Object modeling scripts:

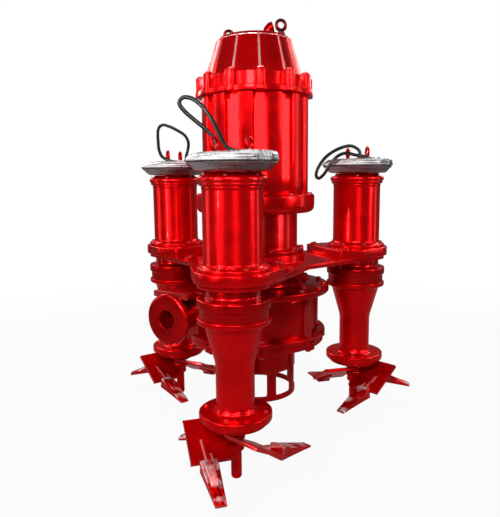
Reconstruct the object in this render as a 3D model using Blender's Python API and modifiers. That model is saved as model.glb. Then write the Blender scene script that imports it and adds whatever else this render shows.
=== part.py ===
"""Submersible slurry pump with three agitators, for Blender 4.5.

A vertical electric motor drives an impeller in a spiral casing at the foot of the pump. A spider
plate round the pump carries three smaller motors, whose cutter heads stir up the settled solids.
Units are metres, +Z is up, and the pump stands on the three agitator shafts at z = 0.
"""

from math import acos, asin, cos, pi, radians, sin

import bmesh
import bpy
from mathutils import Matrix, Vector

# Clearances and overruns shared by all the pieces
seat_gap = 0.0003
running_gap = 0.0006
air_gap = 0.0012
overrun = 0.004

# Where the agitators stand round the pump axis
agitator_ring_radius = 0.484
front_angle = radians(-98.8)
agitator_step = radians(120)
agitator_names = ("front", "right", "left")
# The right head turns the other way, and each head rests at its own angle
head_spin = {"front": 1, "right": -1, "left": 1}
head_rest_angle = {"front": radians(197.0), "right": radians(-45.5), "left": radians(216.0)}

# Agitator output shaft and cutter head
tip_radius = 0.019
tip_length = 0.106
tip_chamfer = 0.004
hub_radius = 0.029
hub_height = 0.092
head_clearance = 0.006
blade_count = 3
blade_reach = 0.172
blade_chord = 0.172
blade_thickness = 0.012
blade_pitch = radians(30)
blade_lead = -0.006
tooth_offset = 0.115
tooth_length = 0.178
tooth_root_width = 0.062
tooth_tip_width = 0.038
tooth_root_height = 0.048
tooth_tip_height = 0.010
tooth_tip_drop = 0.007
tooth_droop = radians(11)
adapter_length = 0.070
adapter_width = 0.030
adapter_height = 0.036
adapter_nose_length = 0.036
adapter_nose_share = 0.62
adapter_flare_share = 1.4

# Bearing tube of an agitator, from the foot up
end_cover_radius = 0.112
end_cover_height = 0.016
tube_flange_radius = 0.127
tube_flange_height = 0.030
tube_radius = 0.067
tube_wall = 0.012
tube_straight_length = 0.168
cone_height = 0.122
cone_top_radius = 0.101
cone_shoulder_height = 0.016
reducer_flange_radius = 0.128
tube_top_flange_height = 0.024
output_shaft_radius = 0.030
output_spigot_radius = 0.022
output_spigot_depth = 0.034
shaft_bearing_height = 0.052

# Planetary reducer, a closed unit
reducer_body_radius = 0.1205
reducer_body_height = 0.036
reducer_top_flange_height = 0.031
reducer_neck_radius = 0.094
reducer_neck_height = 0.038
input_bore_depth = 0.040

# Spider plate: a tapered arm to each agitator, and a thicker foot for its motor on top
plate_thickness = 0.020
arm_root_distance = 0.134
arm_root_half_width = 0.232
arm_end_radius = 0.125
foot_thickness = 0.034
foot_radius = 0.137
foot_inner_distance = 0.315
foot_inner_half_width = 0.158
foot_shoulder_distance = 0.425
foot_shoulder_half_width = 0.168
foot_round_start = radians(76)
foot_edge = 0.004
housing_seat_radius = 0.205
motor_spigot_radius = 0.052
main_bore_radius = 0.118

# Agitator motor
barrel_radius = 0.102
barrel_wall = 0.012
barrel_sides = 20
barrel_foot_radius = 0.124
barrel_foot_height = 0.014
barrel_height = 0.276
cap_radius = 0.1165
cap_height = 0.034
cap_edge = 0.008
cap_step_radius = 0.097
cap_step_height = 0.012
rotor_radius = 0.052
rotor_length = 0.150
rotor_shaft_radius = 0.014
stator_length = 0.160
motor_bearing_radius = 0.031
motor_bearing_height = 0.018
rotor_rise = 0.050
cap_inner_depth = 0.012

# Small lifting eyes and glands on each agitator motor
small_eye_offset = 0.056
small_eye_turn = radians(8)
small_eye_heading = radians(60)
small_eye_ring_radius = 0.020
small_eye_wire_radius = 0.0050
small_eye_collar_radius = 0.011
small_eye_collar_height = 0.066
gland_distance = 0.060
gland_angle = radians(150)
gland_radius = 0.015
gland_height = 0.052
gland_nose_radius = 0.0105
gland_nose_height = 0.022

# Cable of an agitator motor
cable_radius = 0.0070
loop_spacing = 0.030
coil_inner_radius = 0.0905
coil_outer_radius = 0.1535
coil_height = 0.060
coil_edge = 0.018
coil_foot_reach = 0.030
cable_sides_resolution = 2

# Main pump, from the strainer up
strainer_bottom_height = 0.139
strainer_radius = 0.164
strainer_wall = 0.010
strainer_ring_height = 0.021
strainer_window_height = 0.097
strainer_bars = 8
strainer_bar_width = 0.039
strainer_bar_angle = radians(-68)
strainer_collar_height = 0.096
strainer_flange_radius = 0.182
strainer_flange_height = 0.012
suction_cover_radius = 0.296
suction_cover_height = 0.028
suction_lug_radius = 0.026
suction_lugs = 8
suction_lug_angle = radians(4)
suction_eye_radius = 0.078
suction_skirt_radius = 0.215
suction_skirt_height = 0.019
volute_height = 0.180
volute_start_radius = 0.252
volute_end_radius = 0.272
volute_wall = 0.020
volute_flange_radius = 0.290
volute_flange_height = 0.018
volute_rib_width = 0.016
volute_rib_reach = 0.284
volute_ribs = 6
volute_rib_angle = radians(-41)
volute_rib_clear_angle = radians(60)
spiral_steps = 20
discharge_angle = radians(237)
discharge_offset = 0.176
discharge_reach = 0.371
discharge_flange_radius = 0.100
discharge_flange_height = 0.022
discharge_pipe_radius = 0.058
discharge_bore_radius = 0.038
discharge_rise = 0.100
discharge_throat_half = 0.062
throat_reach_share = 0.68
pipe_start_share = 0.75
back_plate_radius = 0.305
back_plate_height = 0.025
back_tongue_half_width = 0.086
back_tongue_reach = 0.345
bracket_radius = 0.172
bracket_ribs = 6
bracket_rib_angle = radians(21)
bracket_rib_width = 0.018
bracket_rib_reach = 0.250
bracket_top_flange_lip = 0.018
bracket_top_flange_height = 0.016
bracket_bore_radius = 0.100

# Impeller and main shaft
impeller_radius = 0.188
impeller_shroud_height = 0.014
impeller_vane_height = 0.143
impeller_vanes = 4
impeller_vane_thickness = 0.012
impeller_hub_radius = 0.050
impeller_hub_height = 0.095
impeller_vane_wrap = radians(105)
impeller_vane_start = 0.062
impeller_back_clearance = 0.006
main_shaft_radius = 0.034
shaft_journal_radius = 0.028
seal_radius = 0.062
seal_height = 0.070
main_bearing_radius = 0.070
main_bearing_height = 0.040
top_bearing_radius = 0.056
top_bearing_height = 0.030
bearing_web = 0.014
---
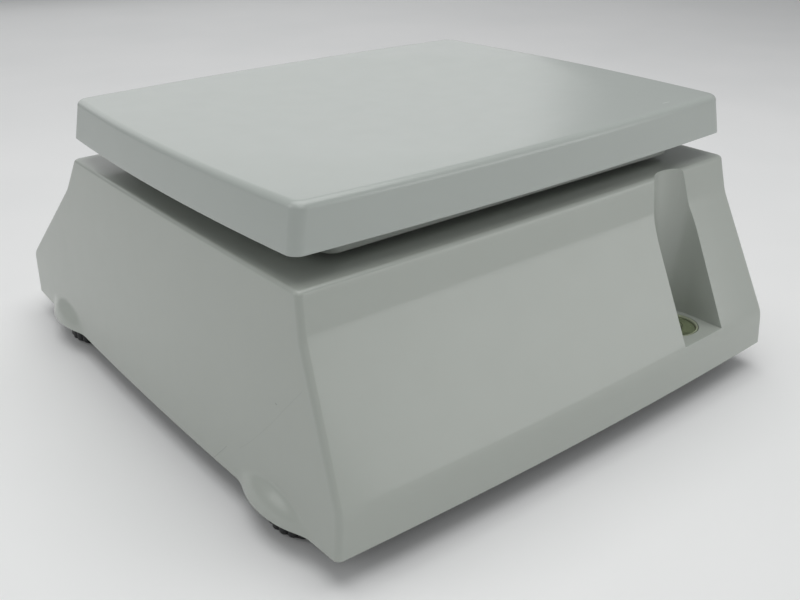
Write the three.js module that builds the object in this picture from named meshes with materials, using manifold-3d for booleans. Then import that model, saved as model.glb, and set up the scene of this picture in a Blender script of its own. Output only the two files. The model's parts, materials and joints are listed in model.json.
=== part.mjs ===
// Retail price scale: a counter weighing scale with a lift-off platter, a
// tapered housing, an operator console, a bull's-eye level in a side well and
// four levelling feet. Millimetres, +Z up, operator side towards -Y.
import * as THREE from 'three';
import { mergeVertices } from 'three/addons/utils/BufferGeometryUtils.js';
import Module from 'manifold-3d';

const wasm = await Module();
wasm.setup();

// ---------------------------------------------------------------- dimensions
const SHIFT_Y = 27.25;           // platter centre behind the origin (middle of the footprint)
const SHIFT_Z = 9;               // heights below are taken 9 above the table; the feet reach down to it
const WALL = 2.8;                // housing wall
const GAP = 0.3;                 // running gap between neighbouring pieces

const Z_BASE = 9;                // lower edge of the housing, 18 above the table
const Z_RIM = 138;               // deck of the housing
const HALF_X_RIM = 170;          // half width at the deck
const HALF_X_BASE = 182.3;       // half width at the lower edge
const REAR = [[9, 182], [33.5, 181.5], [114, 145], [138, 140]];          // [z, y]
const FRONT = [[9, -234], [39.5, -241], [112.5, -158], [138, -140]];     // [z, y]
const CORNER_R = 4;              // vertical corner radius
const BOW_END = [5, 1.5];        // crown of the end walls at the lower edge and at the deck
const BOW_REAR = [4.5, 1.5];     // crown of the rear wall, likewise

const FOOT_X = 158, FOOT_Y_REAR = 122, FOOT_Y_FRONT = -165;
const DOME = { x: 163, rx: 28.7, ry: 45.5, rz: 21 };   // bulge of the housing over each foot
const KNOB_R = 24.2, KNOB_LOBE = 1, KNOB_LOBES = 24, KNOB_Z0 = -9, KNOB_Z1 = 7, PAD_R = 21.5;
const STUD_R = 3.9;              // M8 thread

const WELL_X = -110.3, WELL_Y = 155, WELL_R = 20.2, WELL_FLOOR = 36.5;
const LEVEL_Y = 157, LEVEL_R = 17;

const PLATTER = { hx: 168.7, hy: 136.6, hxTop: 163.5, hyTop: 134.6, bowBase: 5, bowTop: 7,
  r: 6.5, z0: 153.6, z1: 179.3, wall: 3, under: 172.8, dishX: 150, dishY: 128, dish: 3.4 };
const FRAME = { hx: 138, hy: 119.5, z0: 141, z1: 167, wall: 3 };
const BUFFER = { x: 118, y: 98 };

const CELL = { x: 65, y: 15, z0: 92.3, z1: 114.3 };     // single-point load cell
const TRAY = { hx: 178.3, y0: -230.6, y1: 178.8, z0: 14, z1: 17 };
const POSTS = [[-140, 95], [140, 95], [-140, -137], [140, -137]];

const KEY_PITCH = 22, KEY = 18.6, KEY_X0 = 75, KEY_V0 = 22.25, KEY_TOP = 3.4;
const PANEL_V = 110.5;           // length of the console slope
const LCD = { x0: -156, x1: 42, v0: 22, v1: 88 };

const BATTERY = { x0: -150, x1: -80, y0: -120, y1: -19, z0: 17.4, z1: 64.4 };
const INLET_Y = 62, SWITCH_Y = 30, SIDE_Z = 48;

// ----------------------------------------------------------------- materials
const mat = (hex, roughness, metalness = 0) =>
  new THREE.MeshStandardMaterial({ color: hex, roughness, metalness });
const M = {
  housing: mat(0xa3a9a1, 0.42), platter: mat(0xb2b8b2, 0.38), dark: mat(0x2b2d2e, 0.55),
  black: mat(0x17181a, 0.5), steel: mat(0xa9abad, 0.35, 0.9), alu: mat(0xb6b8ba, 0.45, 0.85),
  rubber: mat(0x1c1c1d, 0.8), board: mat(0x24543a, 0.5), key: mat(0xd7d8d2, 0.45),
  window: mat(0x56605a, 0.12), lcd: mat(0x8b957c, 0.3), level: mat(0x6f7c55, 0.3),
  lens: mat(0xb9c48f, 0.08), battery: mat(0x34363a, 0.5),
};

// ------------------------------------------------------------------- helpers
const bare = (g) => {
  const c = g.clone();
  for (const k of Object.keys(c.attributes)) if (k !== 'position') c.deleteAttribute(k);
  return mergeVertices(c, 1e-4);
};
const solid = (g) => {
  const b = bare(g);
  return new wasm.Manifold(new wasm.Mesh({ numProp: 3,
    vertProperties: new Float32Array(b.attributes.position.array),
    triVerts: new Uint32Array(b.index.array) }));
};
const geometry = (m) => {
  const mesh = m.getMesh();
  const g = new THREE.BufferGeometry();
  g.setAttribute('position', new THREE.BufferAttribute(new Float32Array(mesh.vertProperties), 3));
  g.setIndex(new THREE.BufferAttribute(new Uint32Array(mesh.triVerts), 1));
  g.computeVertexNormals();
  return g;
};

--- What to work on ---
Take the line containing "Reconstruct the object" and the line containing "for Blender 4.5.". Write out both and all lines between, exactly, and nothing more.

--- Problem solution ---
Reconstruct the object in this render as a 3D model using Blender's Python API and modifiers. That model is saved as model.glb. Then write the Blender scene script that imports it and adds whatever else this render shows.
=== part.py ===
"""Submersible slurry pump with three agitators, for Blender 4.5.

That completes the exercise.